Lucas Cranach the Elder
German, 1472–1553
Two Dead Partridges, ca. 1530–35
Brush and gray wash, and watercolor and opaque watercolor, heightened with white
Kupferstich-Kabinett, Staatliche Kunstsammlungen Dresden, INV. NO. C 1195
© Kupferstich-Kabinett, Staatliche Kunstsammlungen Dresden
Photo: Herbert Boswank

Transcription: 

Ian Hicks, Moore Curatorial Fellow

In 1504, Duke Frederick the Wise appointed Lucas Cranach the Elder as court artist at Wittenberg, the electoral capital of Saxony.

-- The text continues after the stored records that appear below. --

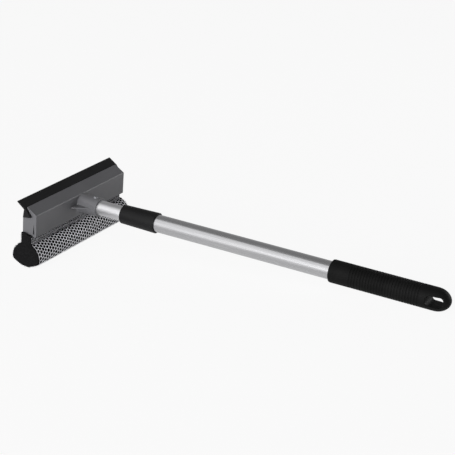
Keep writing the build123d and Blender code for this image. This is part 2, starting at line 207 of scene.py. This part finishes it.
world = bpy.data.worlds.new("studio")
bpy.context.scene.world = world
world.use_nodes = True
tree = world.node_tree
tree.nodes.clear()
direction = add_node(tree, "ShaderNodeTexCoord")
heading = add_node(tree, "ShaderNodeSeparateXYZ", {0: direction.outputs["Generated"]})
overhead = add_node(tree, "ShaderNodeMapRange", {"Value": heading.outputs["Z"],
                                                 "From Min": CEILING_STARTS,
                                                 "From Max": CEILING_ENDS,
                                                 "To Min": HORIZON, "To Max": CEILING},
                    interpolation_type="SMOOTHSTEP")
grip_side = add_node(tree, "ShaderNodeMapRange", {"Value": heading.outputs["Y"],
                                                  "From Min": GRIP_SIDE_STARTS,
                                                  "From Max": GRIP_SIDE_ENDS,
                                                  "To Min": 1.0, "To Max": GRIP_SIDE_SHARE},
                     interpolation_type="SMOOTHSTEP")
strength = add_node(tree, "ShaderNodeMath", {0: overhead.outputs[0], 1: grip_side.outputs[0]},
                    operation="MULTIPLY")
sky = add_node(tree, "ShaderNodeBackground", {"Color": colour(0xFFFFFF),
                                              "Strength": strength.outputs[0]})
backdrop = add_node(tree, "ShaderNodeBackground", {"Color": colour(0xFFFFFF), "Strength": 1.0})
mixed = add_node(tree, "ShaderNodeMixShader", {0: white_seen(tree, 1.0, SKY_GLOSS_SHARE),
                                               1: sky.outputs[0], 2: backdrop.outputs[0]})
add_node(tree, "ShaderNodeOutputWorld", {"Surface": mixed.outputs[0]})
print("sky from", HORIZON, "to", CEILING)

# %% [markdown]
# Three soft boxes light the tool. The wall is large and mild. It stands behind the head's near
# end, so it gives the tubes their broad band and lights the end wall, but not the front wall. The
# key is farther off and stronger. It stands a little round on the grip's side, where the tubes
# can't mirror it, so it lights the end wall and the net's cords, and only skims the front wall.
# The rim is small and low, across from the camera, and draws a thin light along the head's
# rounded bend. A lamp's power is worked out from how bright its face should look, because that is
# what a gloss shows.

# %% Soft boxes
def soft_box(name, azimuth, elevation, distance, size, brightness):
    """A square lamp that faces the tool. Azimuth 0 is behind the head, 90 at its near end."""
    lamp_data = bpy.data.lights.new(name, "AREA")
    lamp_data.size = size
    lamp_data.energy = brightness * math.pi * size ** 2
    lamp = bpy.data.objects.new(name, lamp_data)
    turn, rise = math.radians(azimuth), math.radians(elevation)
    away = Vector((math.sin(turn) * math.cos(rise), -math.cos(turn) * math.cos(rise),
                   math.sin(rise)))
    lamp.location = away * distance
    lamp.rotation_euler = away.to_track_quat("Z", "Y").to_euler()
    bpy.context.collection.objects.link(lamp)
    print(name, round(lamp_data.energy, 1), "W")


soft_box("wall_soft_box", azimuth=58.0, elevation=30.0, distance=3.0, size=4.2,
         brightness=0.77)
soft_box("key_soft_box", azimuth=99.0, elevation=14.0, distance=5.0, size=2.4,
         brightness=10.5)
soft_box("rim_soft_box", azimuth=-124.0, elevation=9.0, distance=1.6, size=0.55,
         brightness=7.5)

# %% [markdown]
# Every pattern below is placed on Object coordinates, which are metres on the table here. A
# Mapping node turns them to the pole's directions, so "along Y" means along the pole. Scales
# are worked out from a real spacing in millimetres: a noise texture has about one blob per unit,
# so its scale is one over the spacing. A noise is seldom under 0.3 or over 0.7, so that span is
# stretched to the full range before it is used.

# %% Pattern helpers
NOISE_LOW = 0.3
NOISE_HIGH = 0.7


def pole_coordinates(tree, stretch=(1.0, 1.0, 1.0)):
    """Object coordinates turned to the pole. A stretch under 1 draws a pattern out that way."""
    place = add_node(tree, "ShaderNodeTexCoord")
    moved = add_node(tree, "ShaderNodeMapping", {"Vector": place.outputs["Object"],
                                                 "Rotation": (lean, 0.0, 0.0)})
    return add_node(tree, "ShaderNodeMapping", {"Vector": moved.outputs[0],
                                                "Scale": stretch}).outputs[0]


def noise_pattern(tree, spacing_mm, stretch=(1.0, 1.0, 1.0), detail=2.0):
    """A soft noise with about this spacing, from 0 to 1."""
    return add_node(tree, "ShaderNodeTexNoise", {"Vector": pole_coordinates(tree, stretch),
                                                 "Scale": 1 / (spacing_mm * MM),
                                                 "Detail": detail}).outputs["Fac"]


def between(tree, pattern, low=0.0, high=1.0, pattern_low=NOISE_LOW):
    """A pattern's usual span, spread between low and high."""
    return add_node(tree, "ShaderNodeMapRange", {"Value": pattern, "From Min": pattern_low,
                                                 "From Max": NOISE_HIGH, "To Min": low,
                                                 "To Max": high}).outputs[0]


def two_tone(tree, shader, pattern, dark, light):
    """Let the colour wander between two close tones."""
    mix = add_node(tree, "ShaderNodeMix", {"Factor": pattern, "A": colour(dark),
                                           "B": colour(light)}, data_type="RGBA")
    tree.links.new(mix.outputs["Result"], shader.inputs["Base Color"])


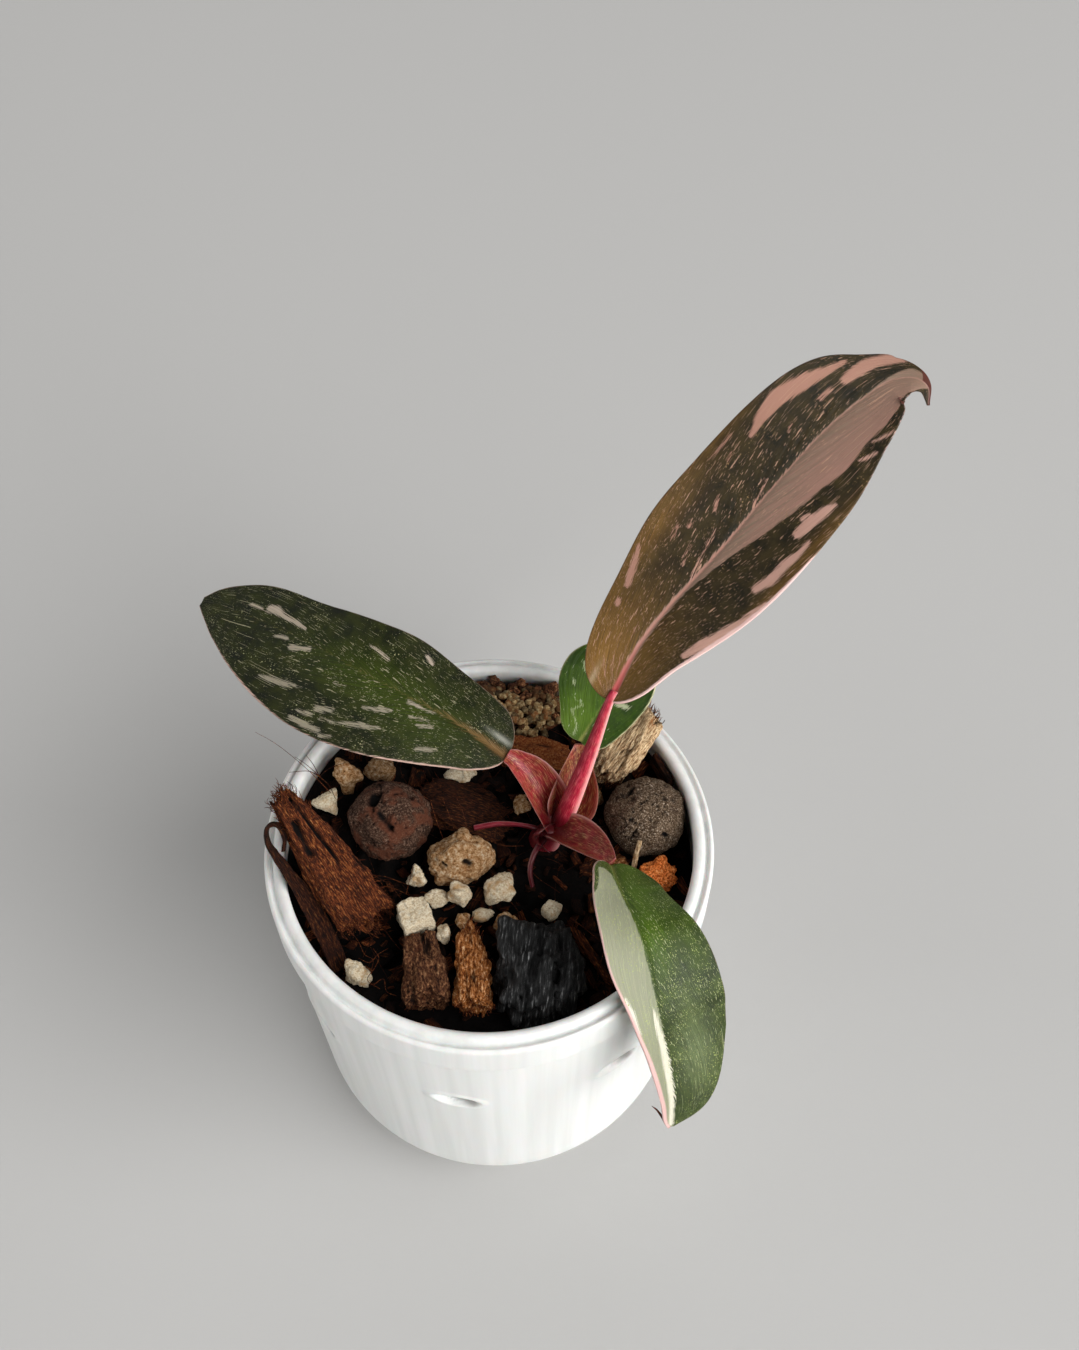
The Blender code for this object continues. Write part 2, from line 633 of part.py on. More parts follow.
STEM_PARTS = (
    (
        "petiole_tall",
        ((12.6, 5.6, 73), (14.6, 6.6, 79), (17.6, 9.4, 90), (20.5, 12.0, 101.2)),
        (round_section(2.1), round_section(2.0), round_section(1.6), round_section(1.35)),
        (0, -1, 0.3),
    ),
    (
        "petiole_left",
        ((12.0, 4.6, 73), (9.6, 8.6, 78.6), (6.2, 10.8, 82.2), (3.7, 12.2, 84.3)),
        ((2.4, 0.8, 1.6, 1.2), (3.6, 2.6, 1.5, 0.3), (3.1, 2.0, 1.3, 0.3), (1.0, 0.3, 1.0, 0.6)),
        (0.2, -0.35, 0.9),
    ),
    (
        "petiole_right",
        ((11.6, 3.6, 74), (14.6, -0.6, 78.4), (18.0, -3.8, 80.4), (20.4, -6.3, 81.4)),
        ((2.4, 0.8, 1.6, 1.2), (3.4, 2.0, 1.5, 0.3), (3.0, 1.6, 1.3, 0.3), (1.0, 0.3, 1.0, 0.6)),
        (0.1, -0.2, 1.0),
    ),
    (
        "petiole_back",
        ((13.0, 6.0, 72), (14.2, 9.4, 77.2), (15.3, 12.6, 80.8), (16.0, 15.0, 83.2)),
        ((2.4, 1.0, 1.6, 1.0), (3.6, 3.0, 1.4, 0.3), (2.6, 2.2, 1.2, 0.3), (0.9, 0.3, 0.9, 0.6)),
        (0.0, -0.6, 0.8),
    ),
    (
        "root_left",
        ((10.4, 3.4, 73.6), (6.6, 3.4, 75.4), (1.6, 3.8, 75.8), (-1.4, 3.6, 75.2)),
        (round_section(0.9), round_section(0.8), round_section(0.8), round_section(0.55)),
        (0, 0, 1),
    ),
    (
        "root_front",
        ((9.8, 2.4, 73.4), (8.4, -1.4, 74.4), (8.2, -4.2, 72.0), (9.4, -6.2, 68.4)),
        (round_section(0.8), round_section(0.75), round_section(0.7), round_section(0.55)),
        (0, 0, 1),
    ),
)
STEM_CROWN = (
    (STEM_FOOT, (9.8, 4.6, 66.0), (10.4, 4.2, 72.0), STEM_TOP),
    (round_section(2.0), round_section(2.8), round_section(3.4), round_section(1.8)),
    (0, -1, 0),
)


def make_stem(home, sockets):
    """The short red stem with its four petioles and two aerial roots, grown as one piece."""
    path, sections, up = STEM_CROWN
    stem = place("stem_with_petioles", loft(path, sections, up, 12, 8), red_stem(), home)
    grown = new_collection("stem_parts")
    for name, way, shape, face in STEM_PARTS:
        as_cutter(place(name, loft(way, shape, face), None, grown))
        larger = loft(way, shape, face, grow=SOCKET_GAP / MM)
        as_cutter(place(name + "_socket", larger, None, sockets))
    larger = loft(path, sections, up, 12, 8, SOCKET_GAP / MM)
    as_cutter(place("stem_socket", larger, None, sockets))
    combine(stem, grown, "UNION")
    stem.data.shade_smooth()


def make_gravel(home, sockets):
    """The heap of pale gravel at the back: a low mound with seeded grains grown into it."""
    mound = ("gravel_heap", GRAVEL_CENTRE, GRAVEL_SIZE, (0, 0, 2), 61, 0.1, 0.1, 2, 0, 0)
    add_lump(mound, pumice(), home, sockets)
    centre = np.array(GRAVEL_CENTRE)
    half = 0.5 * np.array(GRAVEL_SIZE)
    grains = new_collection("gravel_grains")
    random = np.random.default_rng(7)
    placed = []
    while len(placed) < GRAIN_COUNT:
        share = random.uniform(-1, 1, 2)
        radius = random.uniform(*GRAIN_RADIUS)
        spot = centre[:2] + share * half[:2]
        reach = np.hypot(*share)
        near = [math.dist(spot, at) - GRAIN_SPACING * (radius + other) for at, other in placed]
        if reach > GRAVEL_SHARE or min(near, default=0) < 0:
            continue
        height = centre[2] + GRAVEL_SHARE * half[2] * math.sqrt(1 - reach**2)
        bm = bmesh.new()
        bmesh.ops.create_icosphere(bm, subdivisions=1, radius=radius * MM)
        where = (spot[0] * MM, spot[1] * MM, height * MM)
        as_cutter(place(f"grain_{len(placed)}", mesh_of(bm, "grain"), None, grains, where))
        placed.append((spot, radius))
    combine(home.objects["gravel_heap"], grains, "UNION")


def mix_crumbs():
    """Seeded crumbs of the mix, half sunk in its top, clear of the stones and chips."""
    crumbs = new_collection("crumbs")
    stones = [(row[1], row[2]) for row in (*CLAY_BALLS, *BARK_PIECES, CHARCOAL, *PUMICE)]
    random = np.random.default_rng(21)
    made = 0
    while made < CRUMB_COUNT:
        reach = CRUMB_REACH * math.sqrt(random.uniform())
        angle = random.uniform(0, 2 * math.pi)
        x, y = reach * math.cos(angle), reach * math.sin(angle)
        radius = random.uniform(*CRUMB_RADIUS)
        near = [math.hypot(x - at[0], y - at[1]) - 0.5 * max(size[:2]) for at, size in stones]
        stem = math.hypot(x - STEM_TOP[0], y - STEM_TOP[1])
        heap = math.hypot(
            2 * (x - GRAVEL_CENTRE[0]) / GRAVEL_SIZE[0],
            2 * (y - GRAVEL_CENTRE[1]) / GRAVEL_SIZE[1],
        )
        if min(near) < radius or stem < CRUMB_STEM_CLEARANCE or heap < 1.4:
            continue
        bm = bmesh.new()
        bmesh.ops.create_icosphere(bm, subdivisions=1, radius=radius * MM)
        spot = (x * MM, y * MM, mix_height(x * MM, y * MM) - 0.3 * MM)
        as_cutter(place(f"crumb_{made}", mesh_of(bm, "crumb"), None, crumbs, spot))
        made += 1
    return crumbs


def make_mix(home, sockets):
    """The potting mix that fills the pot: its top broken up, with crumbs grown into it."""
    edge = BODY_TOP_RADIUS - WALL - GAP
    rings = [edge * (ring / MIX_RINGS) for ring in range(MIX_RINGS)]
    top = [(radius, MIX_LEVEL) for radius in rings]
    side = inner_wall(GAP)
    side[-1] = (edge - 0.05 * MM, MIX_LEVEL)
    mix = turned("potting_mix", [*top, *reversed(side)], coir_mix(), home)
    for vert in mix.data.vertices:
        if vert.co.z > MIX_LEVEL - 0.5 * MM:
            reach = math.hypot(vert.co.x, vert.co.y)
            calm = min(1.0, (edge - reach) / MIX_CALM_EDGE)
            rough = mix_height(vert.co.x, vert.co.y) * calm + (1 - calm) * MIX_LEVEL
            vert.co.z = max(MIX_LEVEL + MIX_RISE * vert.co.y, rough) - 0.5 * MM
    combine(mix, mix_crumbs(), "UNION")
    combine(mix, sockets, "DIFFERENCE")
    drop_scraps(mix)
    mix.data.shade_smooth()
    mix.data.set_sharp_from_angle(angle=math.radians(50))


def main():
    clear_scene()
    home = new_collection("pink_princess_philodendron")
    sockets = new_collection("sockets")
    make_pot(home)
    for row in CLAY_BALLS:
        add_lump(row, fired_clay(), home, sockets)
    for row in BARK_PIECES:
        add_lump(row, bark(), home, sockets)
    add_lump(CHARCOAL, charcoal(), home, sockets)
    for row in PUMICE:
        add_lump(row, pumice(), home, sockets)
    make_curl(home, sockets)
    make_straw(home, sockets)
    make_gravel(home, sockets)
    make_stem(home, sockets)
    for blade in blades():
        blade.build(home)
    make_mix(home, sockets)


main()
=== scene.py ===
"""Pink princess philodendron in its pot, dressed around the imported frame.

Every piece is a surface worked out with numpy in millimetres and stored in metres, in the frame's own axes: the
origin is the centre of the pot's base, Z is up and the front of the pot faces -Y.
"""

import itertools
import math

import bpy
import numpy as np
from mathutils import Matrix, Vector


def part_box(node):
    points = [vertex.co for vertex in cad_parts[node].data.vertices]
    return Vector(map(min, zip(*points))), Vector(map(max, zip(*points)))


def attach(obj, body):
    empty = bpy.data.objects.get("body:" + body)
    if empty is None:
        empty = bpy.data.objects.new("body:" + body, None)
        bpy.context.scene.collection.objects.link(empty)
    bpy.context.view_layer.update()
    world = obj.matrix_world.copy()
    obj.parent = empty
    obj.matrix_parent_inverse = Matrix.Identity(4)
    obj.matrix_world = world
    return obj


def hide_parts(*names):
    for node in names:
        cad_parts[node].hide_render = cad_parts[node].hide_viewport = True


bl_info = {
    "name": "Pink princess philodendron in its pot",
    "version": (1, 0, 0),
    "blender": (4, 5, 0),
    "location": "View3D > Sidebar > Plant",
    "description": "Builds the leaves, stem, pot and potting mix around the packed frame",
    "category": "Add Mesh",
}

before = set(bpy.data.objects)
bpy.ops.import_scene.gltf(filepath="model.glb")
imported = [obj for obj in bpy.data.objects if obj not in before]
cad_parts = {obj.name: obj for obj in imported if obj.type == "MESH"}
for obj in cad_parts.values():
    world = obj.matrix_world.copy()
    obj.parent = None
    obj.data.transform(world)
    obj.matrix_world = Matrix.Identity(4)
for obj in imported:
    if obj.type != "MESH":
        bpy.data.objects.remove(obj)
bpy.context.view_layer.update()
MM = 0.001


# ---- Shapes


def unit(vectors):
    """Vectors divided by their lengths."""
    return vectors / np.maximum(np.linalg.norm(vectors, axis=-1, keepdims=True), 1e-9)


def step(low, high, value):
    """0 below low, 1 above high and 3t^2 - 2t^3 between them."""
    share = np.clip((value - low) / (high - low), 0, 1)
    return share * share * (3 - 2 * share)


def lattice(cell, seed):
    """A repeatable number from 0 to 1 for each whole-number cell, by multiplying and folding its bits."""
    x, y, z = (cell[..., axis].astype(np.int64) for axis in range(3))
    bits = (x * 73856093) ^ (y * 19349663) ^ (z * 83492791) ^ ((seed + 1) * 668265263)
    for prime, fold in ((2246822519, 15), (3266489917, 13)):
        bits = ((bits ^ (bits >> fold)) * prime) & 0xFFFFFFFF
    return (bits ^ (bits >> 16)) / 0xFFFFFFFF


def rough(points, size, seed=0, octaves=3):
    """Smooth noise from -1 to 1: the numbers of a lattice of the given size in mm, joined by
    3t^2 - 2t^3, with each octave half as large and half as strong as the one before."""
    total = 0.0
    for octave in range(octaves):
        at = points / size * 2**octave + 19.7 * octave + 3.1 * seed
        cell = np.floor(at).astype(np.int64)
        share = step(0, 1, at - cell)
        level = 0.0
        for corner in np.ndindex(2, 2, 2):
            level = level + np.prod(np.where(corner, share, 1 - share), axis=-1) * lattice(cell + corner, seed)
        total = total + (2 * level - 1) / 2**octave
    return total / (2 - 0.5 ** (octaves - 1))


def pebbled(points, size, seed=0):
    """Distance to the nearest of one random point in each cube of the given size, as a share
    of that size, and that point's own random number."""
    at = points / size
    home = np.floor(at).astype(np.int64)
    nearest = np.full(at.shape[:-1], 9.0)
    number = np.zeros(at.shape[:-1])
    for corner in itertools.product((-1, 0, 1), repeat=3):
        cell = home + corner
        spot = cell + np.stack([lattice(cell, seed + axis) for axis in range(3)], -1)
        gap = np.linalg.norm(at - spot, axis=-1)
        closer = gap < nearest
        nearest = np.where(closer, gap, nearest)
        number = np.where(closer, lattice(cell, seed + 7), number)
    return nearest, number


def curve_at(points, at):
    """Places and directions on a Catmull-Rom curve through points, at counts of its spans."""
    points = np.array(points, float)
    ends = np.vstack([2 * points[0] - points[1], points, 2 * points[-1] - points[-2]])
    index = np.clip(at.astype(int), 0, len(points) - 2)
    t = (at - index)[:, None]
    a, b, c, d = (ends[index + k] for k in range(4))
    square = 2 * a - 5 * b + 4 * c - d
    cube = 3 * b - a - 3 * c + d
    return 0.5 * (2 * b + (c - a) * t + square * t**2 + cube * t**3), unit(
        (c - a) + 2 * square * t + 3 * cube * t**2
    )


def smooth_path(points, shares):
    """Places and directions at shares, 0 to 1, of the curve's length, and that length."""
    fine = np.linspace(0, len(points) - 1, 60 * len(points))
    steps = np.linalg.norm(np.diff(curve_at(points, fine)[0], axis=0), axis=1)
    run = np.concatenate([[0], np.cumsum(steps)])
    centre, along = curve_at(points, np.interp(shares * run[-1], run, fine))
    return centre, along, run[-1]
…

Soon after, Cranach began building a workshop full of assistants and pupils to help him decorate the Saxon palaces and produce a steady stream of portraits over the ensuing decades. This carefully executed watercolour of two dead partridges is an early example of still-life, a genre often credited to Jacopo de’ Barbari, Cranach’s predecessor at the Saxon court. An earlier watercolour of a dead partridge by Jacopo survives and may well have inspired Cranach’s work.
 
The artist began this study with a preliminary drawing in brush and light grey wash. He then developed the work with a combination of dilute and opaque watercolours to describe the colour and varied textures of the partridges’ feathers. Like Cranach’s watercolour of a young stag hanging nearby, the sheet belonged to a collection of studies of birds and animals that were kept in the artist’s workshop and used as models for paintings and prints. Similar pairs of dead partridges hang in the background of several paintings by Cranach and his workshop from the 1530s that depict an episode from the Life of Hercules. The scene illustrates the demigod’s forced servitude to Queen Omphale and shows him surrounded by courtly women. Partridges were known since antiquity as a symbol of lust and served to heighten the paintings’ erotic implications.